Now, if you stop (docker stop my-stardog
) and remove (docker rm my-stardog
) this container, the stardog-home
volume remains. You can start a new Stardog container using the same -v stardog-home:/var/opt/stardog
mapping, and it will pick up all the existing data.
Bind Mounts
With bind mounts, you map a specific directory from your host system. Use the -v
or --volume
flag with the format /path/on/host:/path/in/container
.
docker run -it -p 5820:5820 \
-v ~/Documents/stardog-home/:/var/opt/stardog \
--name my-stardog \
stardog/stardog
-p 5820:5820
: Exposes the default Stardog port.-v ~/Documents/stardog-home/:/var/opt/stardog
: Maps the directory~/Documents/stardog-home/
(or your chosen path) on the host to/var/opt/stardog
inside the container.--name my-stardog
: Assigns a convenient name to the container.
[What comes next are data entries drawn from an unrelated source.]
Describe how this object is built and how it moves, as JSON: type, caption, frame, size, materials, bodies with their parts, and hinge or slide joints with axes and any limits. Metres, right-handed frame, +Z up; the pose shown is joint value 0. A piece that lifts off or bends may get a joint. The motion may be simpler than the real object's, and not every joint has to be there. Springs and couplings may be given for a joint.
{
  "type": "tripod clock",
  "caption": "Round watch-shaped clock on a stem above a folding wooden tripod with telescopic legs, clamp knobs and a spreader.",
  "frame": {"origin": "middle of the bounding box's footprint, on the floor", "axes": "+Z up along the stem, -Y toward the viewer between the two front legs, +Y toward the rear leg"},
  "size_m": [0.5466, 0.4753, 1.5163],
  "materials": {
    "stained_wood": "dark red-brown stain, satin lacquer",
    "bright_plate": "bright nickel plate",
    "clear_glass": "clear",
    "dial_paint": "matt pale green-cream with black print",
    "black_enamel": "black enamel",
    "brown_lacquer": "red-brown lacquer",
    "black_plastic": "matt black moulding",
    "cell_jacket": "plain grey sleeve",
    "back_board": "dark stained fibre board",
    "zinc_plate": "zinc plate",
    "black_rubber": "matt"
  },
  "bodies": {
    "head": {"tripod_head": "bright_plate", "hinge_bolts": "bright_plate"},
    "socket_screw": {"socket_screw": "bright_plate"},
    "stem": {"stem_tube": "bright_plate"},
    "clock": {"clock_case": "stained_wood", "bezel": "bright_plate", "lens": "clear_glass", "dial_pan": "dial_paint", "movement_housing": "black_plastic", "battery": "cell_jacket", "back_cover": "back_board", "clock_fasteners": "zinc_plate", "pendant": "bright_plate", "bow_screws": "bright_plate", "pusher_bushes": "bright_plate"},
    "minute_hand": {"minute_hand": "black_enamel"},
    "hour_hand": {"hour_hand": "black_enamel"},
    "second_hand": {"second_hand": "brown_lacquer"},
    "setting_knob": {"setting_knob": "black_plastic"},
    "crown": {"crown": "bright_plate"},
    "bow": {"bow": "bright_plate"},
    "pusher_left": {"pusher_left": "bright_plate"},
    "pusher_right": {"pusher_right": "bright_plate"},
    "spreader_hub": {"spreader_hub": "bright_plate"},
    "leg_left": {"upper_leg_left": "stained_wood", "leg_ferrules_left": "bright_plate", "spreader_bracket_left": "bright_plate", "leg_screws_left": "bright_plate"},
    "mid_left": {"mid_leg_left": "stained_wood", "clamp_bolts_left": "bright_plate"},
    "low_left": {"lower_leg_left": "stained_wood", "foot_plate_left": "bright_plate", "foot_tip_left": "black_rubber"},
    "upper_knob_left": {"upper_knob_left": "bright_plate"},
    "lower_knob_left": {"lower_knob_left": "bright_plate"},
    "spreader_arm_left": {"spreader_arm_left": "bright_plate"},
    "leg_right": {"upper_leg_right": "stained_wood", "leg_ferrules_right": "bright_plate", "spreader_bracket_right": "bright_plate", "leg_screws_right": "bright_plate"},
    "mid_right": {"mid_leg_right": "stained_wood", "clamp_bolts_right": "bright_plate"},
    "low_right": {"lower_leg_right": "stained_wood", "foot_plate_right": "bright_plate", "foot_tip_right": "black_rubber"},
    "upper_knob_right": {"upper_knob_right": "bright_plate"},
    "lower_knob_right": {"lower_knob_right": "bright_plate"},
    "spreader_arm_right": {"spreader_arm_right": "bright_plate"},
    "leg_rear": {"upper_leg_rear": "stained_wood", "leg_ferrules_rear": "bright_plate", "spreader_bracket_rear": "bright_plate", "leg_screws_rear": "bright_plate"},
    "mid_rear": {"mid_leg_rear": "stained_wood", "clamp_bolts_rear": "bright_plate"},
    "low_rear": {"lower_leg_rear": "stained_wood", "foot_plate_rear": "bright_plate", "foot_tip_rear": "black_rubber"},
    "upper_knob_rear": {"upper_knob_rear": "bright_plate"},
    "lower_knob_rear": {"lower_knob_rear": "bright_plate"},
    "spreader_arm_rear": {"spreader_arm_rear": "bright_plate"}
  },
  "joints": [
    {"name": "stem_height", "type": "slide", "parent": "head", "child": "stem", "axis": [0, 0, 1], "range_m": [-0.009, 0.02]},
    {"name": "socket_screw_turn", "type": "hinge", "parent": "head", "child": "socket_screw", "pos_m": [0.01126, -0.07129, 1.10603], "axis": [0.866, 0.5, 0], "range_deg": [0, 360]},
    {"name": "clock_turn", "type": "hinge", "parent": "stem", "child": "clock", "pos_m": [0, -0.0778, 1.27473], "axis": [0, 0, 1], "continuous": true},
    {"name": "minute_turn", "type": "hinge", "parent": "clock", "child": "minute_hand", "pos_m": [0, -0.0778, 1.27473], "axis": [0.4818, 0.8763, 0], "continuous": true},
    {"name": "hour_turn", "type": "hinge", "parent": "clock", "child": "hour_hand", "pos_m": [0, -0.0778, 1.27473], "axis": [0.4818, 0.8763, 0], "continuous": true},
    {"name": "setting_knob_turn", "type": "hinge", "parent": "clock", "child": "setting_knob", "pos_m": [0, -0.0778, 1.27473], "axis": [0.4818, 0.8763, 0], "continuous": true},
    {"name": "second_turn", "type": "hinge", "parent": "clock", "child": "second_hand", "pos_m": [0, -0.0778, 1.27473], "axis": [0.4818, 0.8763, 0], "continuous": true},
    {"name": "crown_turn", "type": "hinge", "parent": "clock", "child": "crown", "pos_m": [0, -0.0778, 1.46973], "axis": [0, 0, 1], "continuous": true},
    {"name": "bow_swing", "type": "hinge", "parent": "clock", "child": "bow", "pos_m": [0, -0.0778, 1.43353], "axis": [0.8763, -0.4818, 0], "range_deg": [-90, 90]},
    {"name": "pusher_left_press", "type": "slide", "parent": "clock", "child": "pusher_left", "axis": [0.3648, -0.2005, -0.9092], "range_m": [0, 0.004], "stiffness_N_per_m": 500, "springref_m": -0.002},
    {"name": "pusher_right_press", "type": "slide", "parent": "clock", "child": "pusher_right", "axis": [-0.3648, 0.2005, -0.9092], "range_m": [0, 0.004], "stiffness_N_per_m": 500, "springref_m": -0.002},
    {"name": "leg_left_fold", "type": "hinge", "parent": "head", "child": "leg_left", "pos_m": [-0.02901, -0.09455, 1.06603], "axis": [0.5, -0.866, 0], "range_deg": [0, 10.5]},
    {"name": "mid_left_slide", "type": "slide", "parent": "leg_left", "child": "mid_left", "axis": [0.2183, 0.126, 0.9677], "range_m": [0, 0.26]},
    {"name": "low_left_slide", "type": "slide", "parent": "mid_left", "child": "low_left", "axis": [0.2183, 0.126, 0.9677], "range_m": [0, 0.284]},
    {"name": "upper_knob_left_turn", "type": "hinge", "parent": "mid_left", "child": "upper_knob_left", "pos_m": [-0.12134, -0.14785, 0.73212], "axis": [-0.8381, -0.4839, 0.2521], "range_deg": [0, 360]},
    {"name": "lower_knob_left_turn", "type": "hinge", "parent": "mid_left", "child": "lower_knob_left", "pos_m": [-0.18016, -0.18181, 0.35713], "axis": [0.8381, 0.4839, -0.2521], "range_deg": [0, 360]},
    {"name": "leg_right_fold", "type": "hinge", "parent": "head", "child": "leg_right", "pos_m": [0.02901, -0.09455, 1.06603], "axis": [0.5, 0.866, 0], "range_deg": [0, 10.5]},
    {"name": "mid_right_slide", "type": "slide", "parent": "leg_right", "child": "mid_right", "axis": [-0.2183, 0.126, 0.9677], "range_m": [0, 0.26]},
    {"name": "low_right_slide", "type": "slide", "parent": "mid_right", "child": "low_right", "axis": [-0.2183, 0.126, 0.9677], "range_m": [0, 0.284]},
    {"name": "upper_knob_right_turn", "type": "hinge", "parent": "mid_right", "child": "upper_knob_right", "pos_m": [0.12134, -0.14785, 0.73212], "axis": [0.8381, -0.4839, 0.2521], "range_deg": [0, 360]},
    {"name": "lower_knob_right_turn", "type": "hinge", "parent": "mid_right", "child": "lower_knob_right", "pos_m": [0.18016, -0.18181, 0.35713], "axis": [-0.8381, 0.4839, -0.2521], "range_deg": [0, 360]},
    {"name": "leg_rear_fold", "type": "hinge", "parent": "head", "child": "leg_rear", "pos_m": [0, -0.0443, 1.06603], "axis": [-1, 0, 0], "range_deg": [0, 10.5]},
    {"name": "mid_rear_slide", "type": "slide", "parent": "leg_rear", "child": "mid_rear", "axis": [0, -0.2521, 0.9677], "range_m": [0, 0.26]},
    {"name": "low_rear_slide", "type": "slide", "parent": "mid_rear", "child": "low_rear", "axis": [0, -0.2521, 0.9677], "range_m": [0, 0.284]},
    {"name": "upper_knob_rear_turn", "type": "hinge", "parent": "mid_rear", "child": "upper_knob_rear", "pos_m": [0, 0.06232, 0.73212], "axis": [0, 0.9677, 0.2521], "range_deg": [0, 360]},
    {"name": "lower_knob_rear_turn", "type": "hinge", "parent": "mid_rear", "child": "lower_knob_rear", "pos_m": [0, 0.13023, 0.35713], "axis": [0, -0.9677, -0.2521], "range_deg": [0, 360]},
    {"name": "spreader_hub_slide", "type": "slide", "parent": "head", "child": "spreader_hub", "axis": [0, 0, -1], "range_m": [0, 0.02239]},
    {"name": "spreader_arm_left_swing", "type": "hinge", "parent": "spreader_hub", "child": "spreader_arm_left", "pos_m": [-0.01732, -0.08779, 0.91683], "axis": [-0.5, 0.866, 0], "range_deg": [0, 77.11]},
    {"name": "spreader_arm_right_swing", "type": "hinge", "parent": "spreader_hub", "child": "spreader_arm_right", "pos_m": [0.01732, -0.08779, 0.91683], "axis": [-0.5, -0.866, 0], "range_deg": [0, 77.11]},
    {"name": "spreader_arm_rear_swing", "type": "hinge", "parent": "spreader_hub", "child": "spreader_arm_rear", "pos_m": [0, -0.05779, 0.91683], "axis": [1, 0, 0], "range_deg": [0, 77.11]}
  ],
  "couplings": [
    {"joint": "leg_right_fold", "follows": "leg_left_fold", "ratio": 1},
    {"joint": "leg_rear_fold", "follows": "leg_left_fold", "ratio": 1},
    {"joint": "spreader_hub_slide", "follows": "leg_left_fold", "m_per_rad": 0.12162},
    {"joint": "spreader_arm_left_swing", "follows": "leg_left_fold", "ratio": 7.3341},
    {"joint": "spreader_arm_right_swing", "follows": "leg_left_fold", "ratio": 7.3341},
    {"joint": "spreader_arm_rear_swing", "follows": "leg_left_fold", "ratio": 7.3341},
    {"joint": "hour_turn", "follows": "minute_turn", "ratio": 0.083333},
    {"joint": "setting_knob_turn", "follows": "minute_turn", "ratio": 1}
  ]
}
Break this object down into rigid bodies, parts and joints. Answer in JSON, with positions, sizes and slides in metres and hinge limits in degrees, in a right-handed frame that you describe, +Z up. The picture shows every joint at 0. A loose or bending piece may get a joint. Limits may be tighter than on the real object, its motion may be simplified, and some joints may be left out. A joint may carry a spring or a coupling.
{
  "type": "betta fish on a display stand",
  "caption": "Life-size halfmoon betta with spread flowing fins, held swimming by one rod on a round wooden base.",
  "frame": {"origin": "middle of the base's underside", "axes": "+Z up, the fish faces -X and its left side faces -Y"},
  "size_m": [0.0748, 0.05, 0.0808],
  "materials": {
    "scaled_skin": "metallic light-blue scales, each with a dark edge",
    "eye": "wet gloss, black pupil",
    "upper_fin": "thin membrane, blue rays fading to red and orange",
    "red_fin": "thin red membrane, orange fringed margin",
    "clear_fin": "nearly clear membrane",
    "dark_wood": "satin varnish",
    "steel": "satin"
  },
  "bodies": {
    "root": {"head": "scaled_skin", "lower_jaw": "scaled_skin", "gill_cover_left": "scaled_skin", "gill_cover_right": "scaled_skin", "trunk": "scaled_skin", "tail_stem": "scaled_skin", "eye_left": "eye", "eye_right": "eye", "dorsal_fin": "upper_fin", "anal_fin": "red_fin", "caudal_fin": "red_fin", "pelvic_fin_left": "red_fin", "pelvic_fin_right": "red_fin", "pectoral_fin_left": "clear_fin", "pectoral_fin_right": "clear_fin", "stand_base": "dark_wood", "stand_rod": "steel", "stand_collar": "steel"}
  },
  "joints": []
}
Bind mounts can sometimes lead to permission errors if the user ID (UID) and group ID (GID) running the Stardog process inside the container don’t have write access to the mounted host directory. We discussed avoiding this issue with named volumes above. If you encounter permission issues with bind mounts, you may need to chown
the host directory to match the UID/GID used by the Stardog container process. By default, these are both set to 1000
, so the command would be sudo chown -R 1000:1000 /path/on/host/stardog-home
.
Important Considerations
- Backups: Docker volumes provide persistence, not backups. You can see how to back up databases here and back up your server here.
- Location of Named Volumes: Docker manages the location of named volumes. You can inspect a volume’s location using
docker volume inspect <volume-name>
, but you generally shouldn’t manipulate files there directly. Use bind mounts if you need direct, predictable host path access.
By using Docker volumes, you ensure that your Stardog deployment is robust and your data is safely persisted outside the lifecycle of individual containers. Choose the volume type (named volume or bind mount) that best suits your operational needs.